## begin Record set

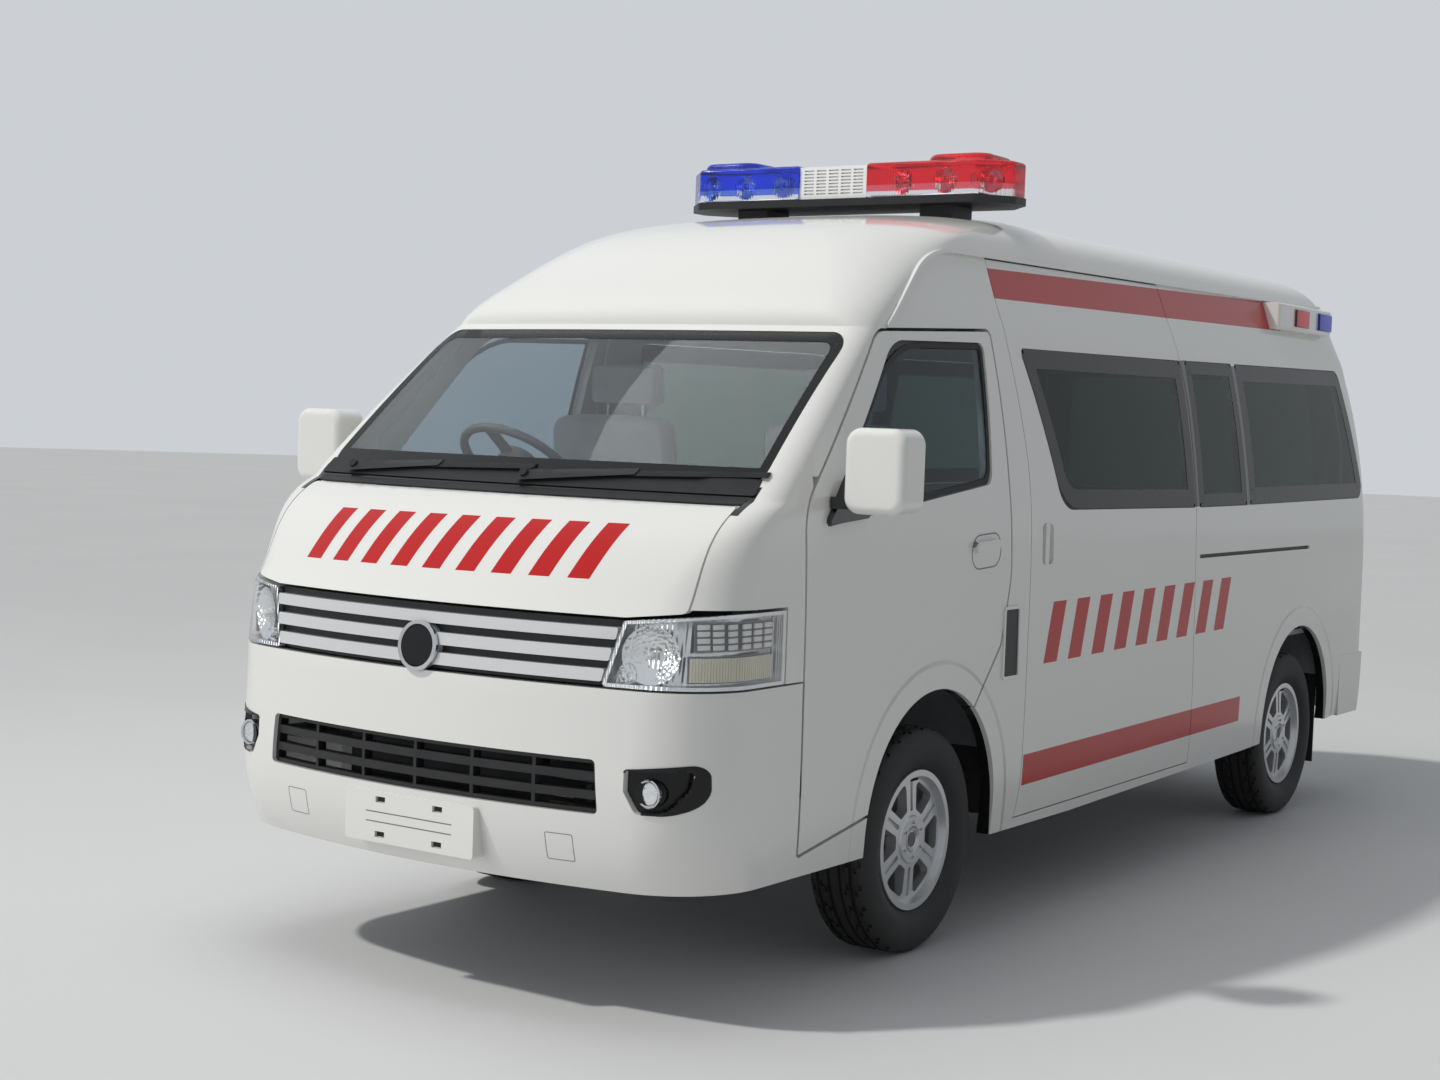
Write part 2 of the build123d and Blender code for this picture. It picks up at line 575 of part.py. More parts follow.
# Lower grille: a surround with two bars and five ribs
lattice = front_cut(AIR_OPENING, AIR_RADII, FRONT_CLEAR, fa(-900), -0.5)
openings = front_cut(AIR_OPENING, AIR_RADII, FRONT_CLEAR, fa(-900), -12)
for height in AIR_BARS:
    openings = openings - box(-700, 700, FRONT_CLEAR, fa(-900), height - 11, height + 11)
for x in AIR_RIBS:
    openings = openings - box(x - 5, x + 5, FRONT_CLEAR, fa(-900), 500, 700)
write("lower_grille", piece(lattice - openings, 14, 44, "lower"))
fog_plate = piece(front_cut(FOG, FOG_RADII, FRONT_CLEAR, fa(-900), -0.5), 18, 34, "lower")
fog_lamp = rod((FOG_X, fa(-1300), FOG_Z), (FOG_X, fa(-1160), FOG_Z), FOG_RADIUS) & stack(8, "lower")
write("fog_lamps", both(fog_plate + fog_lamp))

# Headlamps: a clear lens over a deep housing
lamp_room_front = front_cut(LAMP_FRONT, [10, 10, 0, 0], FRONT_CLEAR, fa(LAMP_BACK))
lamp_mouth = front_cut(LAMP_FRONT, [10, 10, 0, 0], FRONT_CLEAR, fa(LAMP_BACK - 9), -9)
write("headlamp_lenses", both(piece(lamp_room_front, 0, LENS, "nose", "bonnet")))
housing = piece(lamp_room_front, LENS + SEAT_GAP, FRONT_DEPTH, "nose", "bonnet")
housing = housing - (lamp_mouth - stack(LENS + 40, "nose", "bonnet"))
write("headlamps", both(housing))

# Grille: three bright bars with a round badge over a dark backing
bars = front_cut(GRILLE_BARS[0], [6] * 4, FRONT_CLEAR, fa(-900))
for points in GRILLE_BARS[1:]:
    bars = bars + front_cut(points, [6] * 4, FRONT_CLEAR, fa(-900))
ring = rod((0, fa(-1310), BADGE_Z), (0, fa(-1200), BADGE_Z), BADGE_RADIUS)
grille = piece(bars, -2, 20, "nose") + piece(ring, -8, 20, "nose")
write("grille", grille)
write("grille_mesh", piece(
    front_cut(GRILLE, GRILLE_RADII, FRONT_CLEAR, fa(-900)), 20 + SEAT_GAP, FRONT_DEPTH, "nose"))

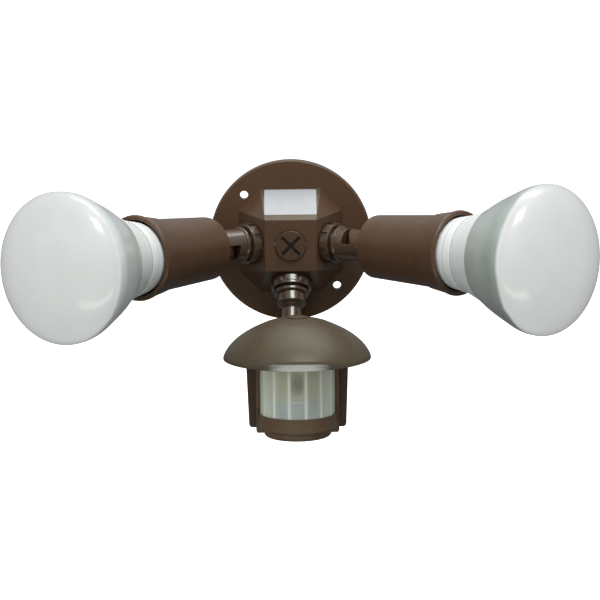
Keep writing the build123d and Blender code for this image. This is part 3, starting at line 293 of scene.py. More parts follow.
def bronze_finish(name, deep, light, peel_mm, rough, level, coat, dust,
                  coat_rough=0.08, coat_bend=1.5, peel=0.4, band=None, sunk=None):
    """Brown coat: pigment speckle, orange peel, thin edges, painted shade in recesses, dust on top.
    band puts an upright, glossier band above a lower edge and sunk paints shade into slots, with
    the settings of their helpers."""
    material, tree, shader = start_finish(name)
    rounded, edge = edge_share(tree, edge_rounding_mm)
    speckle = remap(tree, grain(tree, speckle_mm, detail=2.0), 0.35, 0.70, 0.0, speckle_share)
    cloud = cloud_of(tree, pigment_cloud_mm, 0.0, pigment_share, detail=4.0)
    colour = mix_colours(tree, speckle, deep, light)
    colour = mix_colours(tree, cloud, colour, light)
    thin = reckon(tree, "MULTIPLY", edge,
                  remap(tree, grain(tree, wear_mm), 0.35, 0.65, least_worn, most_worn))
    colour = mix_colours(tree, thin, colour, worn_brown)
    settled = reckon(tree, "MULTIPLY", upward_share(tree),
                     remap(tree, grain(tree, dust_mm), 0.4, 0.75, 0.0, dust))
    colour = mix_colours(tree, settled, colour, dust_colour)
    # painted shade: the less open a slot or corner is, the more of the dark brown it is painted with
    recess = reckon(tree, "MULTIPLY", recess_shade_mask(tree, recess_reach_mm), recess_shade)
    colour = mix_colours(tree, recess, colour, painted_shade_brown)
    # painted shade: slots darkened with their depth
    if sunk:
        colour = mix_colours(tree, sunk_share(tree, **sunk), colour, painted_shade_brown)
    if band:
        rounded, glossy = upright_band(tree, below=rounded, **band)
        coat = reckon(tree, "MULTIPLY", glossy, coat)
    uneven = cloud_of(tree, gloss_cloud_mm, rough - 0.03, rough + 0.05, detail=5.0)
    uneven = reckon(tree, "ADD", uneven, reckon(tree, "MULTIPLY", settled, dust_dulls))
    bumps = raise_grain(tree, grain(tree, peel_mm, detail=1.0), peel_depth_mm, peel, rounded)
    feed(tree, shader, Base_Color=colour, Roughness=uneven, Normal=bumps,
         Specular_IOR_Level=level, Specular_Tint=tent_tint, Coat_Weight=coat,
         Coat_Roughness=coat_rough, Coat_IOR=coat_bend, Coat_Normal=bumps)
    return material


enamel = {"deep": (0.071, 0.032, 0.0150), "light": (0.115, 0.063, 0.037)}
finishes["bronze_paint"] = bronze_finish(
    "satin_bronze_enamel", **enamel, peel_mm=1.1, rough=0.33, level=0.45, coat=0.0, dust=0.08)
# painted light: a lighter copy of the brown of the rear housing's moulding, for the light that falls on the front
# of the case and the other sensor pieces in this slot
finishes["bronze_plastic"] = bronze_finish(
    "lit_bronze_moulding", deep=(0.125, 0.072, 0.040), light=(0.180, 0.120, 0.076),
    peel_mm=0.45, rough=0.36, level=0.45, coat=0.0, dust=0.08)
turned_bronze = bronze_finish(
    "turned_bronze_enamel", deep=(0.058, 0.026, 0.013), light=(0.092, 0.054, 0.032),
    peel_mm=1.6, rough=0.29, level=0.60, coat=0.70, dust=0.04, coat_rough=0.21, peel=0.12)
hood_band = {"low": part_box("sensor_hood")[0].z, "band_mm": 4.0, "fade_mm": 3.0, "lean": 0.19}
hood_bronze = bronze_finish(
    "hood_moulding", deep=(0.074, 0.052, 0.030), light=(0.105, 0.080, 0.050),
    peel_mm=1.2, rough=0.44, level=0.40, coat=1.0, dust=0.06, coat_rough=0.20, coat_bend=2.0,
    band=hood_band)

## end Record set

_Directions_: Copy every line of the records word for word.

_Task output_:
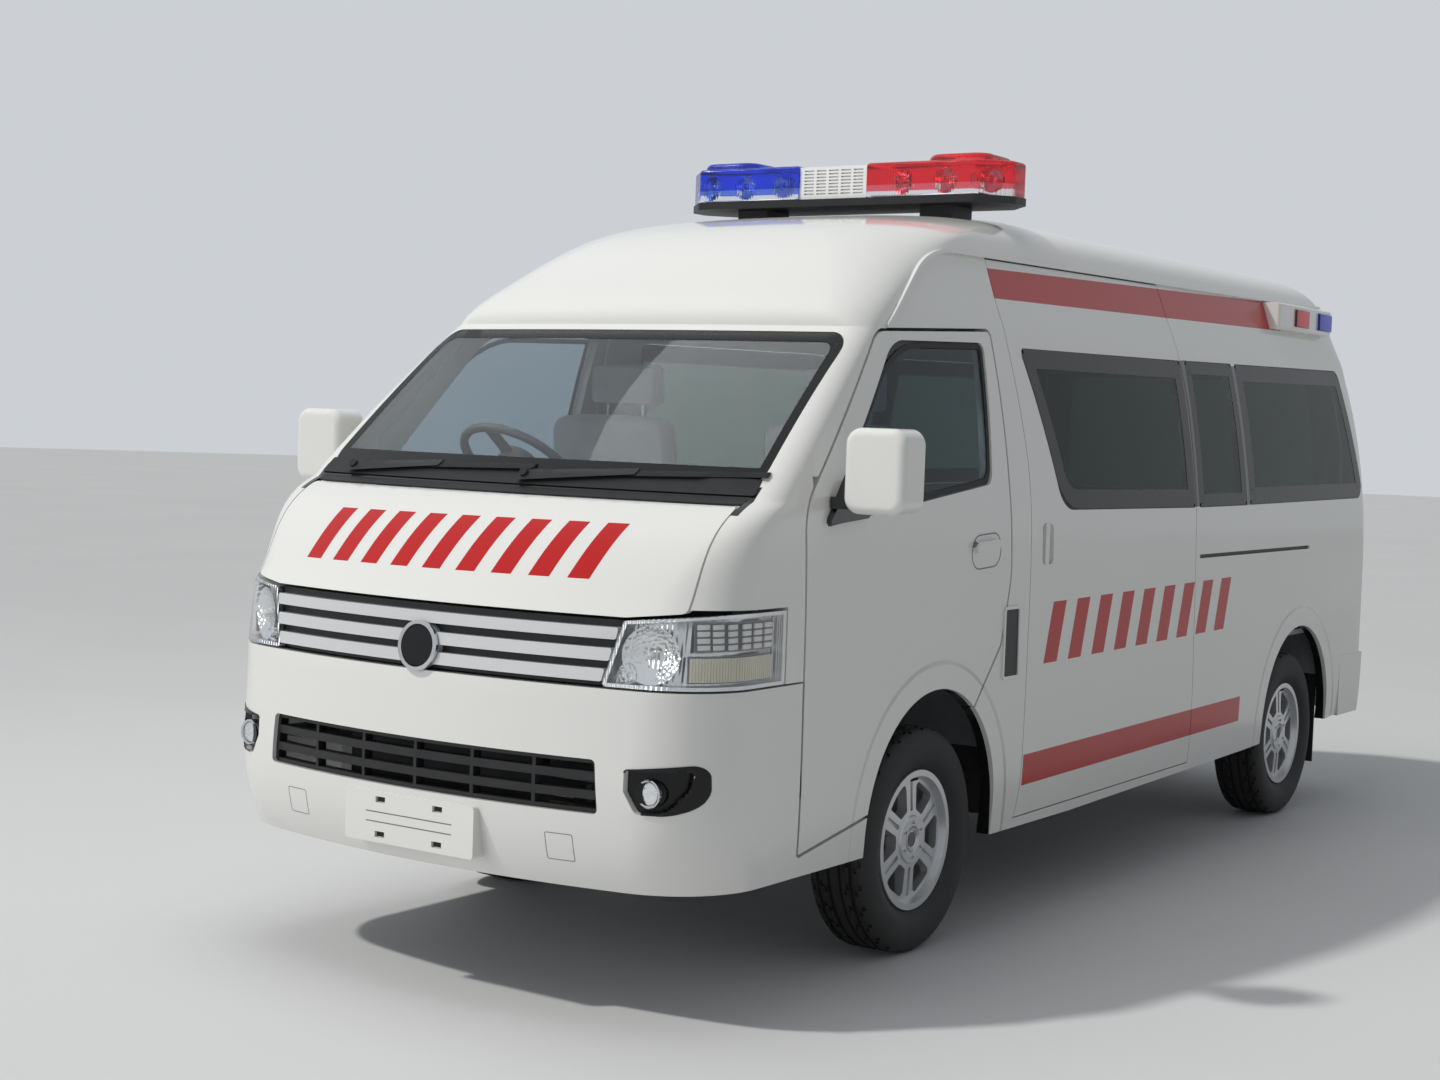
Write part 2 of the build123d and Blender code for this picture. It picks up at line 575 of part.py. More parts follow.
# Lower grille: a surround with two bars and five ribs
lattice = front_cut(AIR_OPENING, AIR_RADII, FRONT_CLEAR, fa(-900), -0.5)
openings = front_cut(AIR_OPENING, AIR_RADII, FRONT_CLEAR, fa(-900), -12)
for height in AIR_BARS:
    openings = openings - box(-700, 700, FRONT_CLEAR, fa(-900), height - 11, height + 11)
for x in AIR_RIBS:
    openings = openings - box(x - 5, x + 5, FRONT_CLEAR, fa(-900), 500, 700)
write("lower_grille", piece(lattice - openings, 14, 44, "lower"))
fog_plate = piece(front_cut(FOG, FOG_RADII, FRONT_CLEAR, fa(-900), -0.5), 18, 34, "lower")
fog_lamp = rod((FOG_X, fa(-1300), FOG_Z), (FOG_X, fa(-1160), FOG_Z), FOG_RADIUS) & stack(8, "lower")
write("fog_lamps", both(fog_plate + fog_lamp))

# Headlamps: a clear lens over a deep housing
lamp_room_front = front_cut(LAMP_FRONT, [10, 10, 0, 0], FRONT_CLEAR, fa(LAMP_BACK))
lamp_mouth = front_cut(LAMP_FRONT, [10, 10, 0, 0], FRONT_CLEAR, fa(LAMP_BACK - 9), -9)
write("headlamp_lenses", both(piece(lamp_room_front, 0, LENS, "nose", "bonnet")))
housing = piece(lamp_room_front, LENS + SEAT_GAP, FRONT_DEPTH, "nose", "bonnet")
housing = housing - (lamp_mouth - stack(LENS + 40, "nose", "bonnet"))
write("headlamps", both(housing))

# Grille: three bright bars with a round badge over a dark backing
bars = front_cut(GRILLE_BARS[0], [6] * 4, FRONT_CLEAR, fa(-900))
for points in GRILLE_BARS[1:]:
    bars = bars + front_cut(points, [6] * 4, FRONT_CLEAR, fa(-900))
ring = rod((0, fa(-1310), BADGE_Z), (0, fa(-1200), BADGE_Z), BADGE_RADIUS)
grille = piece(bars, -2, 20, "nose") + piece(ring, -8, 20, "nose")
write("grille", grille)
write("grille_mesh", piece(
    front_cut(GRILLE, GRILLE_RADII, FRONT_CLEAR, fa(-900)), 20 + SEAT_GAP, FRONT_DEPTH, "nose"))

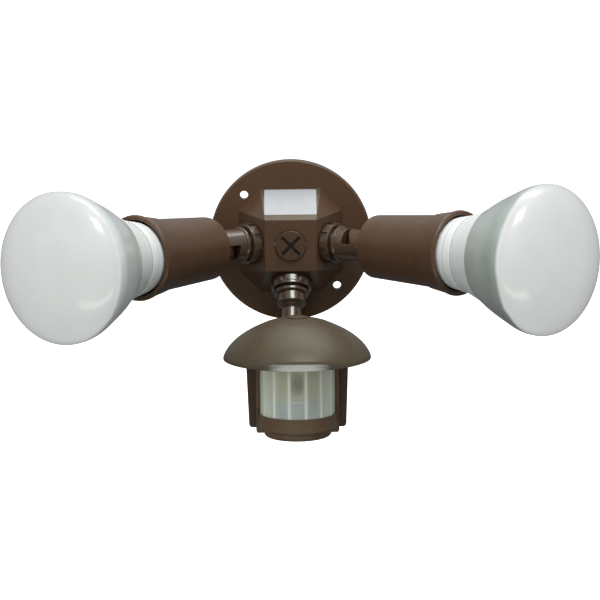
Keep writing the build123d and Blender code for this image. This is part 3, starting at line 293 of scene.py. More parts follow.
def bronze_finish(name, deep, light, peel_mm, rough, level, coat, dust,
                  coat_rough=0.08, coat_bend=1.5, peel=0.4, band=None, sunk=None):
    """Brown coat: pigment speckle, orange peel, thin edges, painted shade in recesses, dust on top.
    band puts an upright, glossier band above a lower edge and sunk paints shade into slots, with
    the settings of their helpers."""
    material, tree, shader = start_finish(name)
    rounded, edge = edge_share(tree, edge_rounding_mm)
    speckle = remap(tree, grain(tree, speckle_mm, detail=2.0), 0.35, 0.70, 0.0, speckle_share)
    cloud = cloud_of(tree, pigment_cloud_mm, 0.0, pigment_share, detail=4.0)
    colour = mix_colours(tree, speckle, deep, light)
    colour = mix_colours(tree, cloud, colour, light)
    thin = reckon(tree, "MULTIPLY", edge,
                  remap(tree, grain(tree, wear_mm), 0.35, 0.65, least_worn, most_worn))
    colour = mix_colours(tree, thin, colour, worn_brown)
    settled = reckon(tree, "MULTIPLY", upward_share(tree),
                     remap(tree, grain(tree, dust_mm), 0.4, 0.75, 0.0, dust))
    colour = mix_colours(tree, settled, colour, dust_colour)
    # painted shade: the less open a slot or corner is, the more of the dark brown it is painted with
    recess = reckon(tree, "MULTIPLY", recess_shade_mask(tree, recess_reach_mm), recess_shade)
    colour = mix_colours(tree, recess, colour, painted_shade_brown)
    # painted shade: slots darkened with their depth
    if sunk:
        colour = mix_colours(tree, sunk_share(tree, **sunk), colour, painted_shade_brown)
    if band:
        rounded, glossy = upright_band(tree, below=rounded, **band)
        coat = reckon(tree, "MULTIPLY", glossy, coat)
    uneven = cloud_of(tree, gloss_cloud_mm, rough - 0.03, rough + 0.05, detail=5.0)
    uneven = reckon(tree, "ADD", uneven, reckon(tree, "MULTIPLY", settled, dust_dulls))
    bumps = raise_grain(tree, grain(tree, peel_mm, detail=1.0), peel_depth_mm, peel, rounded)
    feed(tree, shader, Base_Color=colour, Roughness=uneven, Normal=bumps,
         Specular_IOR_Level=level, Specular_Tint=tent_tint, Coat_Weight=coat,
         Coat_Roughness=coat_rough, Coat_IOR=coat_bend, Coat_Normal=bumps)
    return material


enamel = {"deep": (0.071, 0.032, 0.0150), "light": (0.115, 0.063, 0.037)}
finishes["bronze_paint"] = bronze_finish(
    "satin_bronze_enamel", **enamel, peel_mm=1.1, rough=0.33, level=0.45, coat=0.0, dust=0.08)
# painted light: a lighter copy of the brown of the rear housing's moulding, for the light that falls on the front
# of the case and the other sensor pieces in this slot
finishes["bronze_plastic"] = bronze_finish(
    "lit_bronze_moulding", deep=(0.125, 0.072, 0.040), light=(0.180, 0.120, 0.076),
    peel_mm=0.45, rough=0.36, level=0.45, coat=0.0, dust=0.08)
turned_bronze = bronze_finish(
    "turned_bronze_enamel", deep=(0.058, 0.026, 0.013), light=(0.092, 0.054, 0.032),
    peel_mm=1.6, rough=0.29, level=0.60, coat=0.70, dust=0.04, coat_rough=0.21, peel=0.12)
hood_band = {"low": part_box("sensor_hood")[0].z, "band_mm": 4.0, "fade_mm": 3.0, "lean": 0.19}
hood_bronze = bronze_finish(
    "hood_moulding", deep=(0.074, 0.052, 0.030), light=(0.105, 0.080, 0.050),
    peel_mm=1.2, rough=0.44, level=0.40, coat=1.0, dust=0.06, coat_rough=0.20, coat_bend=2.0,
    band=hood_band)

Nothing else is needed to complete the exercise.